As to the third issue, his Honour had no difficulty concluding that Mr Roberts carried out “construction work” within the meaning of section 36(1) of the DBP Act in circumstances where there was unchallenged evidence that Mr Roberts:
- engaged in “project management” of the construction and supervised DSD’s construction of the relevant project;
- introduced himself as “the builder” of the project;
- attended every meeting (often alone); and
- was the only representative of the builder who discussed building issues at the regular site meetings.
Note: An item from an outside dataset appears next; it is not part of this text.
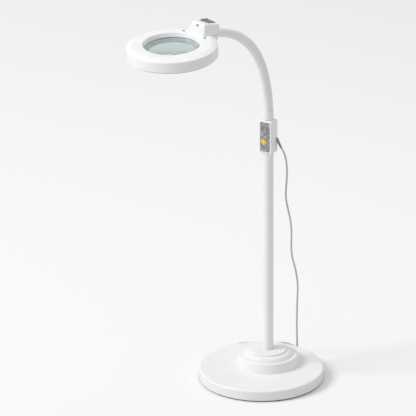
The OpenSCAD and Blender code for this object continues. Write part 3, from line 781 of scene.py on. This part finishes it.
NODE_LOOKS = [
    (powder, ["base_cover", "hub_cover", "hub_cap", "pole", "neck_ferrule"]),
    (cast_iron, ["base_weight"]),
    (black_under_base_painted_shade, ["base_plate"]),
    (zinc, ["pole_socket", "base_screws", "socket_screws", "pole_bolt", "head_screws",
            "box_screws"]),
    (dark_screws, ["bracket_screws"]),
    (steel, ["pole_plug", "dimmer_shaft", "swivel_bush", "swivel_nut", "neck_clamp", "plug_pins"]),
    (rubber, ["rubber_feet"]),
    (pale_rubber, ["lens_gasket"]),
    (plastic, ["box_front", "box_rear", "head_cover", "bracket_cover", "bracket_base", "lens_ring",
               "led_board"]),
    (tray_plastic_greyed_for_shade, ["head_tray"]),
    (face_metal, ["faceplate"]),
    (pale_ring, ["dial_ring"]),
    (knob_yellow, ["dimmer_knob"]),
    (dark_plastic, ["dimmer_body", "rocker_frame", "rocker_body", "rocker_switch"]),
    (board_green, ["circuit_board"]),
    (chip_yellow, ["led_chips"]),
    (frosted, ["light_diffuser"]),
    (glass, ["lens"]),
    (neck_vinyl, ["neck_stub", "neck_tip"] + [f"neck_link_{k}" for k in range(1, 9)]),
    (cord_vinyl, ["power_cord", "cord_tail", "cord_hank", "plug_body"]),
    (cord_guard_painted_shade_grey, ["cord_gland"]),
    (strap_cloth, ["cord_tie"]),
]
for material, names in NODE_LOOKS:
    for name in names:
        nodes[name].data.materials.clear()
        nodes[name].data.materials.append(material)

# ---- floor and light ----


FLOOR_SEEN = (0.87, 0.87, 0.88, 1)         # the floor's colour in the picture
FLOOR_BOUNCE = (0.72, 0.72, 0.735, 1)      # its colour for the light that it sends back


def floor_paint():
    """Pale matt floor that sends back a little less light than its colour in the picture says."""
    s = Shader("pale_floor")
    seen = s.tree.nodes.new("ShaderNodeLightPath").outputs["Is Camera Ray"]
    mix = s.tree.nodes.new("ShaderNodeMix")
    mix.data_type = "RGBA"
    s.link(seen, mix.inputs["Factor"])
    mix.inputs["A"].default_value = FLOOR_BOUNCE
    mix.inputs["B"].default_value = FLOOR_SEEN
    s.link(mix.outputs["Result"], s.main.inputs["Base Color"])
    s.set(Roughness=0.9, Specular_IOR_Level=0.1)
    return s.material


FLOOR_HALF = 40                            # metres


def add_floor():
    mesh = bpy.data.meshes.new("floor")
    corners = [(x * FLOOR_HALF, y * FLOOR_HALF, 0) for x, y in ((-1, -1), (1, -1), (1, 1), (-1, 1))]
    mesh.from_pydata(corners, [], [(0, 1, 2, 3)])
    floor = bpy.data.objects.new("floor", mesh)
    scene.collection.objects.link(floor)
    floor.data.materials.append(floor_paint())


def add_light(name, at, aim, size, watts):
    """Square area light; places and size in metres."""
    data = bpy.data.lights.new(name, "AREA")
    data.size = size
    data.energy = watts
    light = bpy.data.objects.new(name, data)
    scene.collection.objects.link(light)
    light.location = at
    light.rotation_euler = (Vector(aim) - Vector(at)).to_track_quat("-Z", "Y").to_euler()


SKY_STRENGTH = 0.62


def add_world():
    world = bpy.data.worlds.new("studio")
    scene.world = world
    world.use_nodes = True
    background = world.node_tree.nodes["Background"]
    background.inputs["Color"].default_value = (1, 1, 1, 1)
    background.inputs["Strength"].default_value = SKY_STRENGTH


add_floor()
add_light("key", (-6.1, -5.8, 8.0), (0, 0, 0.4), 4.6, 760)
add_light("top", (0.3, 1.0, 2.8), (0.3, 1.0, 0), 1.6, 9)
add_world()
scene.view_settings.view_transform = "Standard"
Finally, his Honour found that Mr Roberts breached a duty of care under section 37 of the DBP Act and despite lack of evidence that Mr Roberts engaged in any particular act in relation to the defects, absent any evidence in response on behalf of Mr Roberts, his Honour was able to readily draw an inference that Mr Roberts was liable for the defects and the associated rectification costs.
Implications for you
The decision serves as useful guidance to building practitioners and their insurers that the statutory duty of care in section 37 of the DBP Act is not limited to class 2 buildings. Rather the duty is likely to apply in relation to a broader range of buildings – i.e. any building work performed in respect of a "building" within the meaning of section 36(1) of the DBPA Act. In other words, a building as defined in the EPAA.
This decision further demonstrates that building practitioners can be found personally liable for damages under section 37.
Update: An appeal by Mr Roberts against this decision was dismissed by the NSW Court of Appeal on 10 February 2023.